Nathalie Roos : Ma propre expérience me fait dire que c’est un atout d’être une femme. J’ai pu jouer sur toute la palette des codes : la féminité très assumée comme l’assertivité assurée. Les hommes ont, je pense, moins de champ des possibles pour construire leur propre style, dans une société qui leur demande encore d’être discrets sur leur sensibilité, leurs peurs, leur envie de vivre pleinement la paternité…

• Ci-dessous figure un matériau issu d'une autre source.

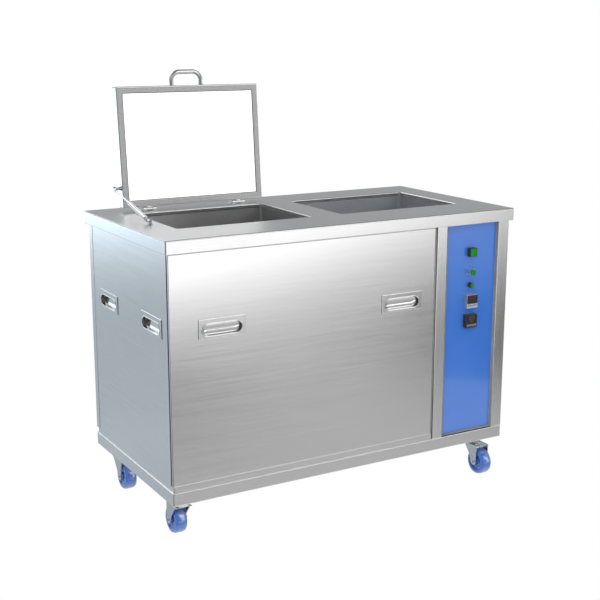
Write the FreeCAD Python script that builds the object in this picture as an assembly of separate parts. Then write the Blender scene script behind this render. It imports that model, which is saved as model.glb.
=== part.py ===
# Parts washer tank: a stainless cabinet on castors with two wash tanks let into its worktop,
# a raised hinged lid with a gas strut over the left tank, lift-off front and side covers,
# and a control panel at the right of the front.  Units are millimetres, +Z is up.
# The origin is on the floor under the middle of the cabinet; the front faces -Y.
import FreeCAD, Part
import math
import os

Vec = FreeCAD.Vector
X, Y, Z = Vec(1, 0, 0), Vec(0, 1, 0), Vec(0, 0, 1)
LEFT, FRONT = Vec(-1, 0, 0), Vec(0, -1, 0)

os.makedirs("parts", exist_ok=True)

# ------------------------------------------------------------------ driving dimensions
GAP = 0.05              # gap between pieces that sit against each other
RUN = 0.05              # running clearance on radius

TOP_HX, TOP_HY = 625.0, 325.0       # worktop half width and half depth
TOP_Z = 928.0           # worktop height over the floor
TOP_T = 2.5             # worktop sheet
TOP_UNDER = TOP_Z - TOP_T
FASCIA_Z = 888.0        # lower edge of the folded fascia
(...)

Je pense que c’est encore plus un atout aujourd’hui d’être femme quand la mixité est reconnue comme un facteur de performance et que les entreprises se mobilisent pour en faire une réalité. Mais j’ai bien sûr conscience que des discriminations perdurent et que le vécu de certaines femmes au travail est loin de la chance que moi-même j’ai eue qu’on ne me manque pas de respect en tant que femme ou pour mes choix de vie. Le changement doit encore se faire de ce point de vue-là et il faut que les hommes en soient parties prenantes. Chez L’Oréal, nous sommes dans une situation un peu particulière avec une problématique mixité liée au déficit d’hommes dans l’effectif. Nous voulons les attirer avec des valeurs qui n’ont pas de genre : l’esprit entrepreneurial, le goût du challenge, l’envie de participer à des projets innovants (nous proposons des métiers qui touchent au digital, à l’intelligence artificielle, la data…). Notre vision du talent, celle dont j’ai moi-même bénéficié, qui fait place à la singularité de l’individu et autorise toutes les audaces, doit aussi les convaincre de nous rejoindre. Et je pense que c’est en permettant aussi aux hommes d’être eux-mêmes que l’on peut changer la donne pour les femmes.